## Excerpted data:

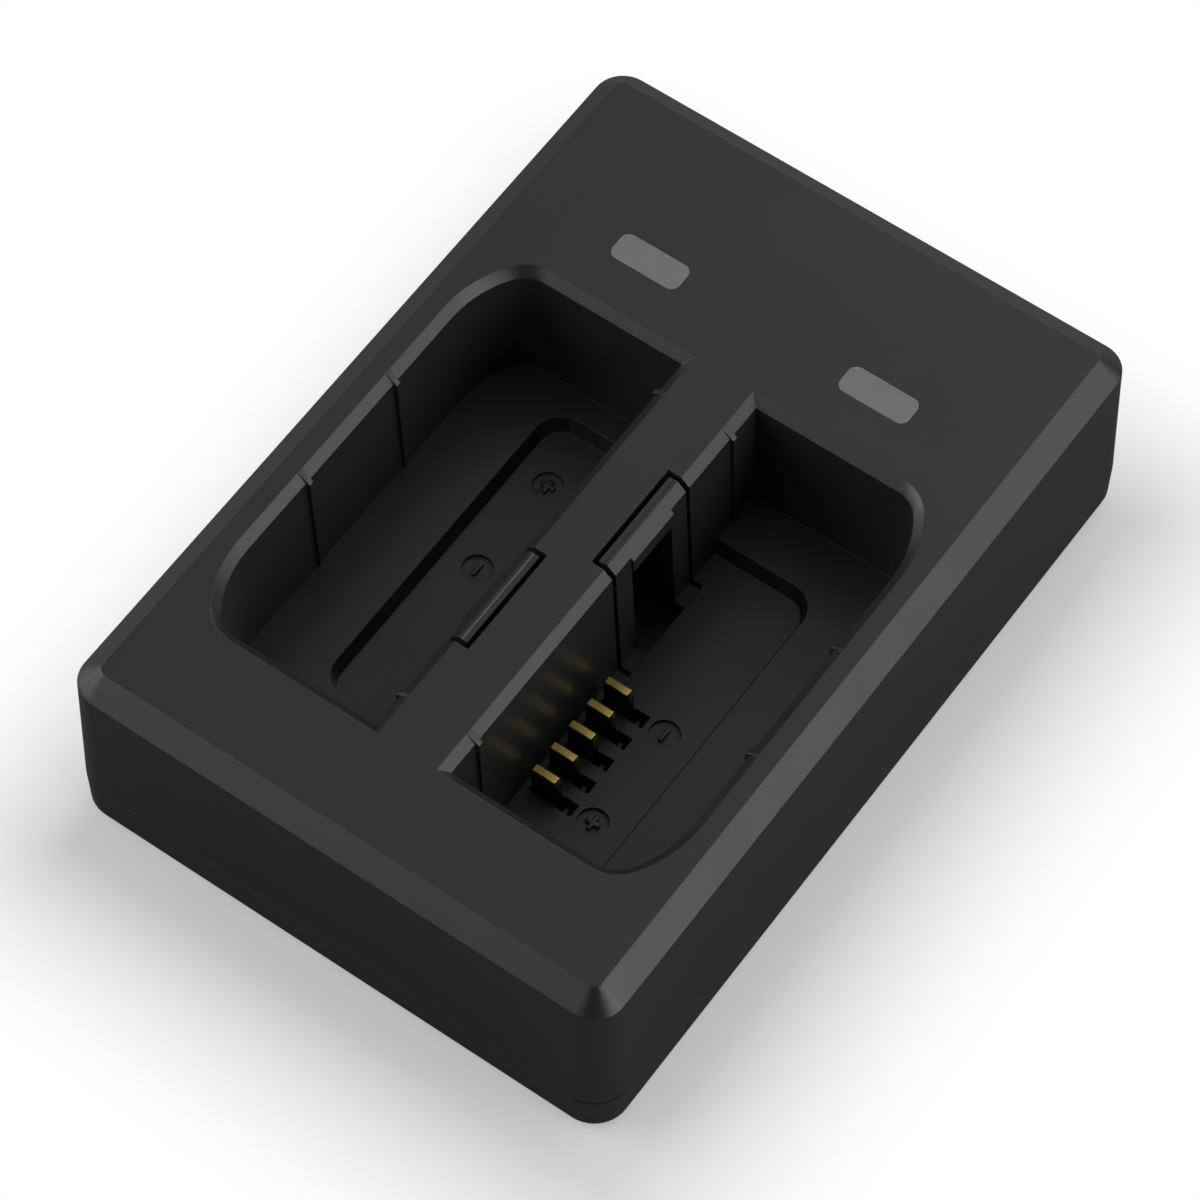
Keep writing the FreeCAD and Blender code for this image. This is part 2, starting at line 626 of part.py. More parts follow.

...

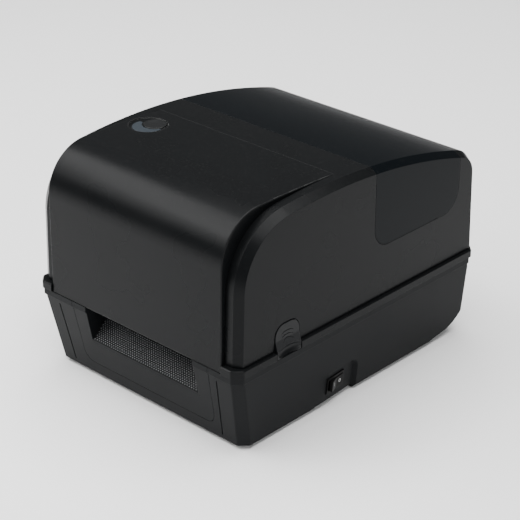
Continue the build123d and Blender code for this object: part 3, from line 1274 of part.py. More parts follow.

...

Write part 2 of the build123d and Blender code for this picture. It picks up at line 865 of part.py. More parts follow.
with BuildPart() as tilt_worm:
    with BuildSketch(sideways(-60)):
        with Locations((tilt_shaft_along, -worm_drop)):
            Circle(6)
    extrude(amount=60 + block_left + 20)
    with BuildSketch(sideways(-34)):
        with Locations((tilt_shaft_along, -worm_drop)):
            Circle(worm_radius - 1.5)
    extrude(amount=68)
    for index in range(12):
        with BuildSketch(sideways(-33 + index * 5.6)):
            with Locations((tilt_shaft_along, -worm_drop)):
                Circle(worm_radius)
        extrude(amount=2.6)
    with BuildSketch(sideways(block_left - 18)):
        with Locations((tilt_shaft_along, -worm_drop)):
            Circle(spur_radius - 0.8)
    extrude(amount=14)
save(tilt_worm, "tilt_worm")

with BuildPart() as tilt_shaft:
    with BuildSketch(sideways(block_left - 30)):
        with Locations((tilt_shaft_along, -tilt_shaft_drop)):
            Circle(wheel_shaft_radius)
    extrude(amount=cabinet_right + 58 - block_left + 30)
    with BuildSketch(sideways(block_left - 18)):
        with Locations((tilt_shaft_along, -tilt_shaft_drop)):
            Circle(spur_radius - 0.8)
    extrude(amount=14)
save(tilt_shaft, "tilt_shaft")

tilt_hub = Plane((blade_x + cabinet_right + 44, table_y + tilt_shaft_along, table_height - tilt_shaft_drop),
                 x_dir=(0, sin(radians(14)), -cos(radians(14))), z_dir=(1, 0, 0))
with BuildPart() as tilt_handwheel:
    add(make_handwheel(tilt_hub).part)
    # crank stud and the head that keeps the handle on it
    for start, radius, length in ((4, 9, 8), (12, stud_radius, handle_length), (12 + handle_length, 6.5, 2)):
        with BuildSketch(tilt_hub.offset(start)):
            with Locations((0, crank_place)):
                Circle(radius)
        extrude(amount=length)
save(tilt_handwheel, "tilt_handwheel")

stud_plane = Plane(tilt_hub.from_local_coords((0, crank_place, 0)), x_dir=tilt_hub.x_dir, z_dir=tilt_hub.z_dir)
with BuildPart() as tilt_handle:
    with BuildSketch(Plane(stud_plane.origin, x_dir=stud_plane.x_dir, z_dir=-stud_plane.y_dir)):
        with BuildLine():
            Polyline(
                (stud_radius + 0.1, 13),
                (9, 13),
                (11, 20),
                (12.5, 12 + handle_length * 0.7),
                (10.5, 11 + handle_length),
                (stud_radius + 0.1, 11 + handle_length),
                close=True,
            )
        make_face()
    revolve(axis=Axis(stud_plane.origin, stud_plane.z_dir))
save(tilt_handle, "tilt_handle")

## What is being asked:
From the data above, pick out each line containing "code" and copy it.

## Reply to the task:
Keep writing the FreeCAD and Blender code for this image. This is part 2, starting at line 626 of part.py. More parts follow.
Continue the build123d and Blender code for this object: part 3, from line 1274 of part.py. More parts follow.
Write part 2 of the build123d and Blender code for this picture. It picks up at line 865 of part.py. More parts follow.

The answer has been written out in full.